He was born in Tacna, Peru, and studied medicine and philosophy at the University of San Marcos (Lima, Peru). Subsequently, he read psychology and philosophy at Corpus Christi College, Oxford University, where he was a scholar by examination. He did postgraduate work in the history and philosophy of science at the same university under Charles Webster (medical historian), Alistair Cameron Crombie (historian of science), and Rom Harré (philosopher of science); and trained in neurology and psychiatry at the (then) Oxford United Hospitals.

Between 1973 and 1976 he was a Lecturer in Psychiatry at the University of Leeds where he trained in medical statistics under Professor Max Hamilton and received didactic analysis from Harry Guntrip.

Since 1977, he has taught at Cambridge University, UK (Departments of Psychiatry and of History and Philosophy of Science) where he currently holds the Chair of the Epistemology of Psychiatry and is a Consultant Neuropsychiatrist at Addenbrooke's Hospital (Cambridge, UK). He is a Life Fellow of Robinson College, and Fellow of the Royal College of Psychiatrists of the UK, the British Psychological Society, and the Academy of Medical Sciences. In 1989, he founded (with the late Roy Porter) the international journal History of Psychiatry[1] of which he remains the editor.

He is married to Doris Alvarado Contreras (born Nazca, Peru, 1942); they have had 4 children: German Arnaldo (deceased), Francisco Javier (deceased), Claudio Fabricio (Business Analyst) and Ruben Ernesto (Philosopher).

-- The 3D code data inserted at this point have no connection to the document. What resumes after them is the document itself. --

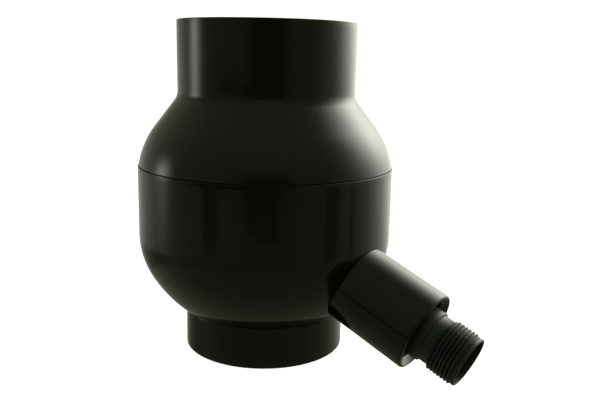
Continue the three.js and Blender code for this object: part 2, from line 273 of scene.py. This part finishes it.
def carve(piece, tool):
    """Cuts tool out of piece, and removes tool."""
    cut = piece.modifiers.new("carve", "BOOLEAN")
    cut.operation = "DIFFERENCE"
    cut.solver = "EXACT"
    cut.object = tool
    graph = bpy.context.evaluated_depsgraph_get()
    carved = bpy.data.meshes.new_from_object(piece.evaluated_get(graph))
    piece.modifiers.remove(cut)
    carved.set_sharp_from_angle(angle=CREASE)
    piece.data = carved
    bpy.data.objects.remove(tool)
    return piece


# ---- materials: everything is worked out from the place in the object's own frame ----

MIX_A = 6  # the colour sockets of a Mix node, by number because their names repeat
MIX_B = 7
MIX_COLOUR = 2
BLACK_PVC = ((0.0040, 0.0046, 0.0006), (0.0060, 0.0066, 0.0014))
DUST = (0.02, 0.02, 0.017)
GREY_PVC = ((0.0140, 0.0280, 0.0220), (0.0180, 0.0330, 0.0260))
RUBBED_CREST = (0.035, 0.040, 0.035)
SEAT_PLASTIC = ((0.060, 0.062, 0.060), (0.085, 0.088, 0.084))
RUBBER = ((0.012, 0.012, 0.0115), (0.030, 0.029, 0.028))
STEEL = ((0.48, 0.48, 0.47), (0.62, 0.62, 0.61))


class Graph:
    """Adds nodes to a node tree and joins them."""

    def __init__(self, tree):
        self.nodes = tree.nodes
        self.links = tree.links

    def add(self, kind, **settings):
        node = self.nodes.new(kind)
        for key, value in settings.items():
            setattr(node, key, value)
        return node

    def link(self, source, target):
        self.links.new(source, target)

    def feed(self, value, socket):
        """Gives a socket a plain number, or the output of another node."""
        if isinstance(value, (int, float)):
            socket.default_value = value
        else:
            self.link(value, socket)

    def maths(self, operation, *values):
        node = self.add("ShaderNodeMath", operation=operation)
        for socket, value in zip(node.inputs, values):
            self.feed(value, socket)
        return node.outputs[0]

    def ranged(self, value, low_in, high_in, low_out, high_out, shape="SMOOTHSTEP"):
        """The value moved from one range to another, and kept inside it."""
        node = self.add("ShaderNodeMapRange", interpolation_type=shape)
        self.link(value, node.inputs["Value"])
        node.inputs["From Min"].default_value = low_in
        node.inputs["From Max"].default_value = high_in
        node.inputs["To Min"].default_value = low_out
        node.inputs["To Max"].default_value = high_out
        return node.outputs["Result"]

    def blend(self, factor, dark, light):
        """A colour between two, each a tuple or another node's output."""
        node = self.add("ShaderNodeMix", data_type="RGBA")
        self.link(factor, node.inputs["Factor"])
        for socket, colour in ((node.inputs[MIX_A], dark), (node.inputs[MIX_B], light)):
            if isinstance(colour, tuple):
                socket.default_value = (*colour, 1)
            else:
                self.link(colour, socket)
        return node.outputs[MIX_COLOUR]


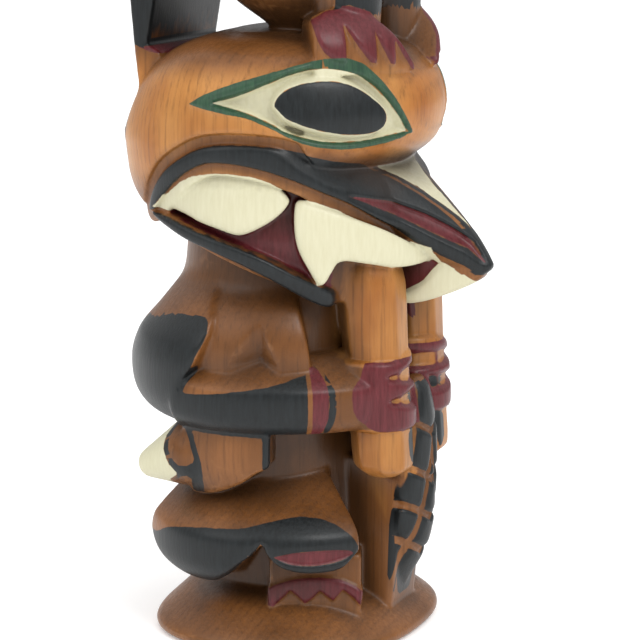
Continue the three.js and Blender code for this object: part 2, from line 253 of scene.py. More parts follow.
base = {
    "rings": [
        (0, 41.5, 42.5, 34.5, 2.5, 0), (1.5, 43, 44, 36, 2.5, 0), (3.8, 42.5, 43.5, 35.5, 2.5, 0),
        (7.5, 38.5, 39.5, 32, 2.4, 0), (12, 33, 34, 27, 2.2, 0), (15, 25, 26, 20, 2, 0),
        (17, 10, 10, 10, 2, 0)],
}
trunk = {
    "rings": [
        (8, 24, 24, 26), (34, 27, 26, 28), (50, 29, 25, 28), (62, 30, 25, 29), (72, 35, 25, 35),
        (84, 39, 26, 40), (94, 38, 27, 37), (104, 33, 28, 31), (116, 31, 28, 29), (134, 31, 28, 29)],
}
leg = {
    "reach": [
        (15, 33, 33, 30), (19, 39.5, 39.5, 36), (23, 44, 44, 39.5), (28, 46, 46, 41), (35, 46, 46, 40),
        (39, 43, 43, 37), (44, 36, 36, 33), (50, 28, 28, 28), (56, 22, 22, 22)],
    "outline": outline(
        (38, 58), [(38, 31.5)], [(41, 29), (46, 26), (57, 25.4), (66, 26.8), (71.5, 30), (74.6, 34.4)],
        [(79, 30.6), (84, 27.6), (89.3, 24), (96.5, 20.6), (107, 19.9), (114, 21), (126, 25), (136, 31)],
        [(138, 58)], [(38, 58)]),
    "black": outline(
        (38.6, 32.6),
        [(43, 37.2), (50, 40.3), (60, 41.3), (68, 40.7), (78, 39.2), (84, 38.2), (100, 37.3), (116, 35),
         (126, 32), (136, 31)],
        [(126, 24), (114, 19), (100, 19), (88, 22), (75, 34.6)],
        [(71, 29), (66, 26), (57, 24.6), (46, 25.2), (41, 28), (38.6, 32.6)]),
    "slit": outline(
        (70.5, 30.9), [(62, 32.2), (52, 32.5), (43, 31.9), (40.6, 30.8)],
        [(46, 29), (55, 28.1), (64, 28.7), (70.5, 30.9)]),
}
foot = {
    "degrees": 66.0, "reach": 34.0, "left": -4.9, "right": 22.0, "top": 27.5,
    "claws": outline(
        (-5.4, 17.4), [(-2, 19), (4, 20.4), (10, 20.7), (16, 20), (20.3, 18.2), (22.6, 16.4)],
        [(21.8, 12.3)], [(19.6, 14.8), (16.6, 17.2)], [(13.7, 13.7)], [(10, 16.8)],
        [(7.6, 14.6), (5.4, 12.9)], [(3.6, 14.9), (1.2, 16.9)], [(-1.4, 14.4), (-3.8, 12.2)],
        [(-5.4, 12.4)], [(-5.4, 17.4)]),
}


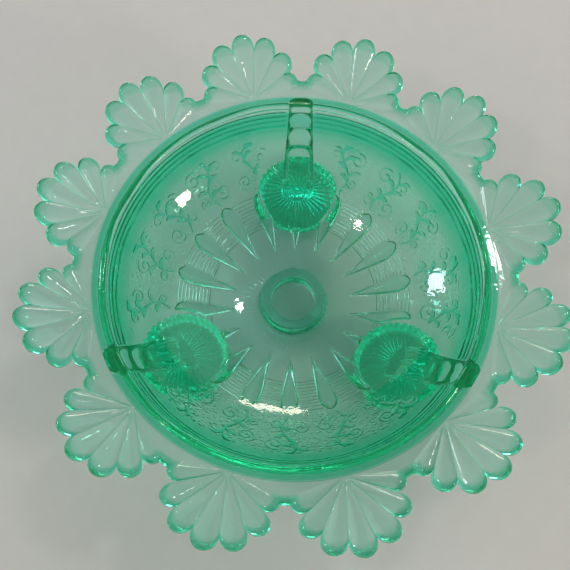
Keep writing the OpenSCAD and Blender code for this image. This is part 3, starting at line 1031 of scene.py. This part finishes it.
# Where the camera stands and what it looks at, from the middle of the rim's top
CAMERA_ELEVATION = math.radians(69.52)
CAMERA_DISTANCE = 3.054 * RIM_R * MM
CAMERA_AIM = Vector((-0.043, -0.088, 0)) * RIM_R * MM
CAMERA_ROLL = math.radians(0.25)
CAMERA_TURN = math.radians(-0.32)
CAMERA_LENS = 39.28
FLOOR_HALF = 1.9
FLOOR_Z = -0.0003  # just under the feet


def add_camera():
    middle = Vector((0, 0, RIM_H * MM))
    back = Vector((0, -math.cos(CAMERA_ELEVATION), math.sin(CAMERA_ELEVATION)))
    place = back * CAMERA_DISTANCE
    ahead = (CAMERA_AIM - place).normalized()
    right = ahead.cross(Vector((0, 0, 1))).normalized()
    up = right.cross(ahead)
    rolled_right = right * math.cos(CAMERA_ROLL) + up * math.sin(CAMERA_ROLL)
    rolled_up = up * math.cos(CAMERA_ROLL) - right * math.sin(CAMERA_ROLL)
    axes = Matrix((rolled_right, rolled_up, -ahead)).transposed().to_4x4()
    turn = Matrix.Rotation(CAMERA_TURN, 4, "Z")
    camera = bpy.data.objects.new("camera", bpy.data.cameras.new("camera"))
    camera.data.lens = CAMERA_LENS
    camera.data.clip_start = 0.005
    camera.matrix_world = Matrix.Translation(middle) @ turn @ Matrix.Translation(place) @ axes
    bpy.context.scene.collection.objects.link(camera)
    bpy.context.scene.camera = camera


def add_floor():
    mesh = bpy.data.meshes.new("floor")
    around = ((-1, -1), (1, -1), (1, 1), (-1, 1))
    corners = [(x * FLOOR_HALF, y * FLOOR_HALF, FLOOR_Z) for x, y in around]
    mesh.from_pydata(corners, [], [(0, 1, 2, 3)])
    material = bpy.data.materials.new("pale_paper")
    material.use_nodes = True
    nodes, links = material.node_tree.nodes, material.node_tree.links
    shader = nodes["Principled BSDF"]
    shader.inputs["Roughness"].default_value = 0.85
    grain = nodes.new("ShaderNodeTexNoise")
    grain.inputs["Scale"].default_value = 400
    ramp = nodes.new("ShaderNodeValToRGB")
    ramp.color_ramp.elements[0].color = (0.65, 0.64, 0.62, 1)
    ramp.color_ramp.elements[1].color = (0.69, 0.68, 0.66, 1)
    links.new(grain.outputs["Fac"], ramp.inputs["Fac"])
    links.new(ramp.outputs["Color"], shader.inputs["Base Color"])
    mesh.materials.append(material)
    floor = bpy.data.objects.new("floor", mesh)
    bpy.context.scene.collection.objects.link(floor)


def add_softbox(name, place, size, power, color, mirrored=True):
    """A soft light. One that is not mirrored lights the glass but shows no reflection in it."""
    light = bpy.data.lights.new(name, "AREA")
    light.shape = "RECTANGLE"
    light.size, light.size_y = size
    light.energy = power
    light.color = color
    box = bpy.data.objects.new(name, light)
    box.location = place
    box.rotation_mode = "QUATERNION"
    box.rotation_quaternion = Vector(place).to_track_quat("Z", "Y")
    box.visible_glossy = mirrored
    bpy.context.scene.collection.objects.link(box)


def add_lights():
    neutral, warm, cool = (1.0, 0.98, 0.95), (1.0, 0.86, 0.70), (0.80, 0.90, 1.0)
    add_softbox("key_softbox", (1.25, 1.25, 1.6), (2.4, 2.0), 19, neutral, mirrored=False)
    add_softbox("fill_softbox", (-1.6, -0.9, 1.5), (2.4, 2.0), 13, neutral, mirrored=False)
    add_softbox("top_softbox", (0.45, 0.44, 1.08), (0.08, 0.06), 0.8, neutral)
    add_softbox("lamp_softbox", (1.0, -0.40, 0.47), (0.12, 0.16), 2.6, warm)
    add_softbox("front_softbox", (-0.55, -0.36, 0.95), (0.08, 0.08), 0.7, warm)
    add_softbox("window_softbox", (-1.1, 0.30, 0.40), (0.16, 0.24), 2.4, cool)
    add_softbox("back_softbox", (0.1, 1.1, 0.34), (0.4, 0.08), 1.6, warm)
    world = bpy.data.worlds.new("studio")
    world.use_nodes = True
    nodes, links = world.node_tree.nodes, world.node_tree.links
    sky = nodes["Background"]
    sky.inputs["Strength"].default_value = 1.0
    place = nodes.new("ShaderNodeTexCoord")
    split = nodes.new("ShaderNodeSeparateXYZ")
    ramp = nodes.new("ShaderNodeValToRGB")
    links.new(place.outputs["Generated"], split.inputs["Vector"])
    links.new(split.outputs["Z"], ramp.inputs["Fac"])
    links.new(ramp.outputs["Color"], sky.inputs["Color"])
    ramp.color_ramp.elements[0].position = 0.0
    ramp.color_ramp.elements[0].color = (0.55, 0.54, 0.53, 1)
    ramp.color_ramp.elements[1].position = 0.85
    ramp.color_ramp.elements[1].color = (0.16, 0.17, 0.18, 1)
    for place_z, shade in ((0.06, 0.7), (0.2, 0.5), (0.35, 0.3)):
        ramp.color_ramp.elements.new(place_z).color = (shade, shade, shade, 1)
    bpy.context.scene.world = world


def set_light_paths():
    """Enough bounces for light to cross many walls of glass."""
    cycles = bpy.context.scene.cycles
    cycles.max_bounces = 24
    cycles.transmission_bounces = 20
    cycles.glossy_bounces = 8
    cycles.transparent_max_bounces = 32
    bpy.context.scene.view_settings.view_transform = "Standard"


add_camera()
add_floor()
add_lights()
set_light_paths()

build_bowl(glass_material("pressed_glass_bowl", 1, depth=110, painted_glow=0.01))
build_rim(glass_material("pressed_glass_rim", 2, depth=110, painted_glow=0.02))
build_socket(glass_material("pressed_glass_socket", 3, depth=70, painted_glow=0.01))
build_fans(glass_material("pressed_glass_fan", 4, depth=60, painted_glow=0.01))
build_legs_and_feet(
    glass_material("pressed_glass_leg", 5, depth=34, painted_glow=0.005),
    glass_material("pressed_glass_foot", 6, depth=150, ripple=0.05, painted_glow=0.05, blue=0.9),
)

His research has centred on the psychiatric complications of neurological disease[1] and the history, structure and epistemological power of descriptive psychopathology.[2] His ideas have been developed further by graduates from countries as far apart as Australia, Japan, Brazil, India, Chile, Colombia, China, Italy, and Spain who once attended the "Cambridge School of Psychopathology".[3] He is also interested in the ethics of research and for the last 18 years has been Chairman of the Cambridge Research Ethics Committee. He has been visiting professor at Universities in Hong Kong, Barcelona, Lima, Heidelberg, Jerusalem, Cornell, Adelaide, Chile, Mexico, Medellin, etc.

He has published 14 books and more than 400 papers on the clinical, historical and philosophical aspects of neuropsychiatry,[4] descriptive psychopathology, and mental symptoms.[5] He holds degrees honoris causa from the University of Heidelberg (Germany); the University of San Marcos (Perú); the Autonomous University of Barcelona (Spain); the University of Buenos Aires (Argentina); the National University of Cordoba (Argentina); and the University of Chile (Chile). In 2006, a Chair in Descriptive Psychopathology carrying his name was established at the University of Antioquia (Medellín, Colombia).[2] In 2007 he was awarded the Order of the Sun (Class: Grand Officer) by the Peruvian Government; in 2008 the Ramón y Cajal Award by the International Neuropsychiatric Association [3]; and in 2010 he was made Honorary Fellow by the Royal College of Psychiatrists of the UK.